For rooftops, rooftop equipment shading is important. HVAC units, penthouses, piping, handrails, and exhaust devices can cast shadows at short distances. For land projects, trees, neighboring buildings, utility poles, embankments, and nearby structures create shading. Consider future tree growth as well as current height.


The surrounding environment affects not only shading but also soiling and maintainability. Nearby trees can increase leaf drop and bird activity. Unpaved ground or roads nearby can increase dust and sand. Roofs with a lot of equipment affect not only shading but maintenance access and space.


When comparing forecasts, confirm how thoroughly shading and obstacles are reflected as site conditions.

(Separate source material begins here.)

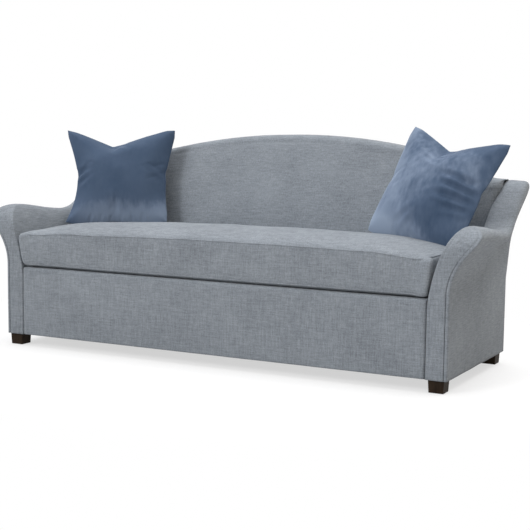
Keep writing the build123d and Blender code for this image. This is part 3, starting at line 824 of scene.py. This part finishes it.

Separate preliminary estimates made without site surveys from estimates revised after site surveys. For final decisions, use effective generation that reflects shading and obstacles.


Perspective 5: Check loss rates such as temperature, soiling, and snow

The fifth perspective is to check loss rates such as temperature, soiling, and snow. In solar PV simulations, various losses are subtracted from ideal generation to estimate effective generation. Differences in handling these loss rates change forecasts even with the same installed capacity.


Temperature loss is the reduction in output due to panel temperature rise, and is especially important in summer and for rooftop installations. Even with high irradiance seasons, elevated panel temperature can prevent expected generation gains. When comparing forecasts, confirm that summer generation is not overly optimistic.


Soiling loss is the generation decline caused by dust, pollen, leaves, bird droppings, exhaust-related grime, and other deposits on panel surfaces. In locations with many trees nearby, unpaved ground, or high dust generation, standard loss assumptions may not fit reality. Ease of cleaning and inspection also affect long-term generation.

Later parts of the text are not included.